Schroeder notes. “Our willingness to tolerate large gaps in income, total
wealth, educational quality, and housing has unintended health
consequences. Until we are willing to confront this reality, our
performance on measures of health will suffer.”

Yet, he suggests, we could do
better, first by recognizing how social policies involving education, taxation,
transportation and housing have important health consequences and by analyzing
the impact of these policies on health.

Moreover, when it comes to health policy, he
observes, we need to focus on the social and environmental factors which affect
the health of the less fortunate people in our society.. Instead, in a nation
where health care has become big business, we pour the bulk of our health care
dollars into “the development of new medical technologies and support for basic
biomedical research. We already lead the world in the per capita use
of most diagnostic and therapeutic medical technologies,” Schroeders notes, “and
we have recently doubled the budget for the National Institutes of
Health. But these popular achievements are unlikely to improve our
relative performance on health [when compared to other countries.] “

Perhaps our health care policy reflects our
values. “It is arguable that
the status quo is an accurate expression of the national political will,”
 says Schroeder
“a relentless search for better health
among the middle and upper classes
. [my emphasis].  This pursuit is also evident in how we
consistently outspend all other countries in the use of alternative medicines
and cosmetic surgeries and in how frequently health "cures"
and "scares" are featured in the
popular media
. The result is that only when the middle class
feels threatened by external menaces (e.g., secondhand tobacco
smoke, bioterrorism, and airplane exposure to multidrug-resistant
tuberculosis) will it embrace public health measures. In contrast,
our investment in improving population health — whether judged on
the basis of support for research, insurance coverage, or
government-sponsored public health activities — is anemic.”

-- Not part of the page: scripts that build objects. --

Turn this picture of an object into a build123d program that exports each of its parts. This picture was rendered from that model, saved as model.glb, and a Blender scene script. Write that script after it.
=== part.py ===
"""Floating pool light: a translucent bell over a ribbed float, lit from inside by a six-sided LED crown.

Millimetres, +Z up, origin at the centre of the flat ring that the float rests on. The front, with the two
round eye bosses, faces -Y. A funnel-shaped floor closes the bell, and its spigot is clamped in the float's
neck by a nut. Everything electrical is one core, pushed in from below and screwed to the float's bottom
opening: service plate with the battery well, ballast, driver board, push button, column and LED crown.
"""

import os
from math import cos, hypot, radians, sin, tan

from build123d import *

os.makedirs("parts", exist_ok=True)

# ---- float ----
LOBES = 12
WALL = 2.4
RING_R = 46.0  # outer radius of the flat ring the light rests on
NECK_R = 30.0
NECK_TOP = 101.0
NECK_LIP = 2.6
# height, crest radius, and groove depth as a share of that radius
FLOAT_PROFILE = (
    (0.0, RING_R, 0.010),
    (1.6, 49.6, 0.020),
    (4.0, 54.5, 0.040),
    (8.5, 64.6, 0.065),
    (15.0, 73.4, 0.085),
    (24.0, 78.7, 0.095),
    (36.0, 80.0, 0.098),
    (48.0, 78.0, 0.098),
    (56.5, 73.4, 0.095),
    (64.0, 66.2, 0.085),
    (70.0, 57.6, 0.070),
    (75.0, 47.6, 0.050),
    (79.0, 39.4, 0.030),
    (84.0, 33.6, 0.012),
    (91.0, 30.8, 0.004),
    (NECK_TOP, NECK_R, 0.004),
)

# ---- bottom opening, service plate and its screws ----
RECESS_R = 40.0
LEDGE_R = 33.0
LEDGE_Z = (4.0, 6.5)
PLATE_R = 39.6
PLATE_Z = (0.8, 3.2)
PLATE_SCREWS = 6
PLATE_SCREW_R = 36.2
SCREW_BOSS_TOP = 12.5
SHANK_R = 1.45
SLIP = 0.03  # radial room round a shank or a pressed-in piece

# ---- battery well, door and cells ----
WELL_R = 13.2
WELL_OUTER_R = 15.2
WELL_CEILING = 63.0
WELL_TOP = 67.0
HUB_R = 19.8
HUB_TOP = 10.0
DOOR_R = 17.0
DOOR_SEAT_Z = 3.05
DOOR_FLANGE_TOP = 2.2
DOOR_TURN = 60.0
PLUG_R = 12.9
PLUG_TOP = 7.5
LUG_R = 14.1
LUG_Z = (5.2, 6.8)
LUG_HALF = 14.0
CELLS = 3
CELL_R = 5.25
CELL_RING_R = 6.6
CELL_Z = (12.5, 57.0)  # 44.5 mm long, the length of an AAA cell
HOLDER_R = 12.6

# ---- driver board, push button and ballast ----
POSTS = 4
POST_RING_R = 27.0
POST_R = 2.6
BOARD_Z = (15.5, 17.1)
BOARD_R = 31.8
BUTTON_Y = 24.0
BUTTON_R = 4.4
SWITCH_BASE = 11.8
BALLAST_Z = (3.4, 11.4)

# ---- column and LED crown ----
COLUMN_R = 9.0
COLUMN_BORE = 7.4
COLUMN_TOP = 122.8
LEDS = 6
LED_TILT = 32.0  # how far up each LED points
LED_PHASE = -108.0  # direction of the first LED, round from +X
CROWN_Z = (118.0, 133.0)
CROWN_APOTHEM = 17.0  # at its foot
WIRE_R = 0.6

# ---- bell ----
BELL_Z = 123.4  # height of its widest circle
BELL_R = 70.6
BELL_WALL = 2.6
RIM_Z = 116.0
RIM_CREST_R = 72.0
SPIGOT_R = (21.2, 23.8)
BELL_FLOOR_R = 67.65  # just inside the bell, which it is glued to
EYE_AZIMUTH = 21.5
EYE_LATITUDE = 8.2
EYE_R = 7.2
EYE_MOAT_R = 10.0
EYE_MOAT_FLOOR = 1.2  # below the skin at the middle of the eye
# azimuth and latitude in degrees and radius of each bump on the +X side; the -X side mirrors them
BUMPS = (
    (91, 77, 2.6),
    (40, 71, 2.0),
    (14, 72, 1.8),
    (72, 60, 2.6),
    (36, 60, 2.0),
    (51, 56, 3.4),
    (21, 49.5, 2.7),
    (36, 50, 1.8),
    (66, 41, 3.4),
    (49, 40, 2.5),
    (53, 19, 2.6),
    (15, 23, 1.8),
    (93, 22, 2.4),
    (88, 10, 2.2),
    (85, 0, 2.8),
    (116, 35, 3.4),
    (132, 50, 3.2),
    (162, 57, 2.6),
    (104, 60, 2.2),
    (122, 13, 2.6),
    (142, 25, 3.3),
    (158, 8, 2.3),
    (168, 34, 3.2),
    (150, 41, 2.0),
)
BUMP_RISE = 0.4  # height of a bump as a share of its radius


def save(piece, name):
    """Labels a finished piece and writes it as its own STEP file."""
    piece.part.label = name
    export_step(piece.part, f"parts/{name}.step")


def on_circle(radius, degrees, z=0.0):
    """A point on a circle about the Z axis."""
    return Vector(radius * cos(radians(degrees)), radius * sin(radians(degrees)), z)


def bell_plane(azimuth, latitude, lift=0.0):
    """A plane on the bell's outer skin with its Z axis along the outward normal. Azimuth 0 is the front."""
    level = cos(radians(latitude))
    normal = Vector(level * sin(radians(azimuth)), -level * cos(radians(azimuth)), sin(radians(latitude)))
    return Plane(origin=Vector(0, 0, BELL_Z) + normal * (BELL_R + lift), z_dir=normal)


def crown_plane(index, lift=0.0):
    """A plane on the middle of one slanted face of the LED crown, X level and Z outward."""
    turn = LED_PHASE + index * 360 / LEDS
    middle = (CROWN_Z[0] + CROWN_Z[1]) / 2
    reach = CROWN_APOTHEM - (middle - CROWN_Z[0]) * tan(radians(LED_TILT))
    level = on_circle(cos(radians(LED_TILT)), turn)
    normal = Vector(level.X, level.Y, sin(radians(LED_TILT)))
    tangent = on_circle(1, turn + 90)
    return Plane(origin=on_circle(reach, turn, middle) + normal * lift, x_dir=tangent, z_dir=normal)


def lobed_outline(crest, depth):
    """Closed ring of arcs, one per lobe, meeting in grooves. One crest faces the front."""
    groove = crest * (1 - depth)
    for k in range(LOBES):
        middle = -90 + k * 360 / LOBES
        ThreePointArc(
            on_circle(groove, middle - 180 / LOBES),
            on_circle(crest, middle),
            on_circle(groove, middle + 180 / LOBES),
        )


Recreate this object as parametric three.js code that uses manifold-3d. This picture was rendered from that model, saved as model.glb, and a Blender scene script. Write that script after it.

And yet, and yet . . . Schroeder sees reason for “cautious
optimism.” Although we trail behind
other countries, we are healthier than we once were. We have reduced smoking
ratse, homicide rates and motor-vehicle accidents. Vaccines and cardiovascular
drugs have improved medical care. But progress in other areas will require
“political action,” Schroeder declares, “starting with relentless
measurement of and focus on actual health status and the actions
that could improve it. Inaction means acceptance of
poor health status.”

If we got serious about
improving public health we could improve productivity, boost the economy, rein
in health care spending and “most important, improve people’s lives” Schroeder
argues. Here, he calls on physicians and other healthcare professionals to
become “champions” for public health. In the end though, it is not only health
professionals, Schroeder suggests, but all Americans who should see improving
the health of the nation as a matter of patriotism. “Americans take great pride
in asserting that we are number one in terms of wealth, number of
Nobel Prizes, and military strength.  Why
don’t we try to become number one in health?